ROMA - Ministro Fioroni, quali rischi corre la scuola, se passa la devolution?
«Nella Costituzione due diritti sono esplicati in maniera inequivocabile, garantiti al cittadino: istruzione e salute. A prescindere da dove è nato e da quanti soldi ha in tasca. Con la riforma, questa certezza non ci sarebbe più».
Perché?
«Dietro lo slogan che la devolution servirebbe al cittadino per scegliersi la scuola o l'ospedale che vuole, la realtà è che sarebbe costretto ad andare soltanto in quelli che potrà permettersi. Il principio dell’universalità del diritto sarebbe ridotto a una sua geografizzazione».
E i ministeri resterebbero senza strumenti per evitarlo?
«Avremmo venti sistemi scolastici regionali e venti sistemi sanitari, venti organizzazioni diverse figlie delle risorse che le regioni potranno destinare loro. E realtà piccole come Liguria, Umbria, Marche, Molise, Basilicata, non avranno risorse autonome per garantire standard appropriati».
Non si potrà supplire rimodulando la tassazione locale?
«Non si può far pagare ai cittadini del Molise l’aria che respirano, per garantire loro la scuola o la salute».
Ma la carta costituzionale, nella prima parte che resterà comunque invariata, continua a garantire quei diritti.
«Basta la modifica della seconda parte, a mettere in discussione l’universalità del diritto. Agendo sulle modalità organizzative si provocano diseguaglianze gravi».
Anche fra Nord e Sud?
«Il Meridione soffre di un gap notevole, non solo sul piano tecnologico. Penso ad esempio alla presenza di scuole dell’infanzia o alla messa a norma di sicurezza degli edifici scolastici. Uniformare lo standard diventerebbe impossibile, senza risorse aggiuntive, espressioni di un fondo di solidarietà nazionale».
Non sarà sufficiente il sistema di perequazione?
«Quello di oggi è un meccanismo universale e solidaristico, nel quale ognuno di noi, in base a quello che ha, non paga i propri ospedali o le proprie scuole, ma concorre ad assicurarli a tutti. E a garantirlo è lo Stato. Il fondo di perequazione è più simile a una visione caritatevole, come nella parabola del Ricco Epulone: lui mangiava, e delle sue briciole si nutriva Lazzaro. Alle regioni più povere resterebbero gli avanzi, carità pelosa».
I fautori della devolution dicono che farà risparmiare.
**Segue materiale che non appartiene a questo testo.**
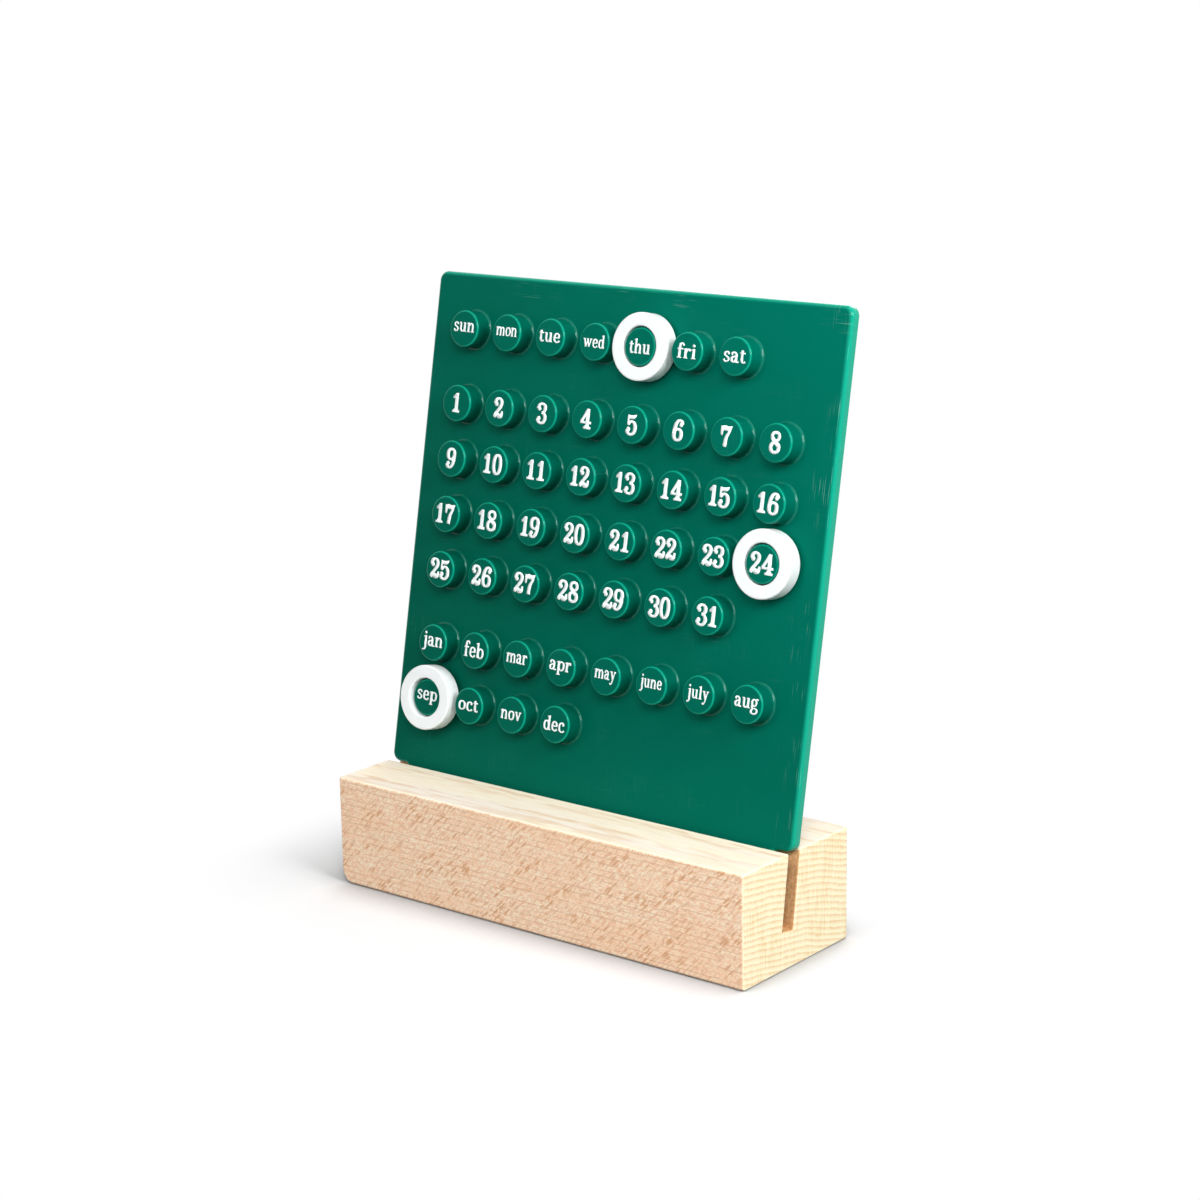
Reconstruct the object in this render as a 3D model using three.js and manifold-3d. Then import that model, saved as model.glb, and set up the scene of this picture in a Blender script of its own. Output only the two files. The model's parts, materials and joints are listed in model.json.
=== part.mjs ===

«Leggo che il costo complessivo per sanità, istruzione e polizia locale, sarebbe fra i 250 e i 270 miliardi di euro: è una cifra che fa tremare i polsi. Un Paese che è stato portato nel baratro dei conti pubblici, come può pensare di utilizzare queste risorse solo per moltiplicare gli assetti organizzativi, anziché per garantire il servizio? Sono preoccupato per i precari, per la sicurezza degli edifici scolastici, per la formazione».
Insomma, la scuola come paradigma di un’Italia esasperatamente federalista?
«Come ha detto giustamente Draghi, chi agisce sulla leva dell’istruzione, agisce direttamente sulla composizione sociale ed economica del Paese. L’istruzione è uno dei fattori essenziali di coesione sociale e di sviluppo: creare un’Italia a due velocità in questo campo, corrisponderebbe a dare un colpo di grazia alla coesione sociale, all’innovazione, allo sviluppo economico».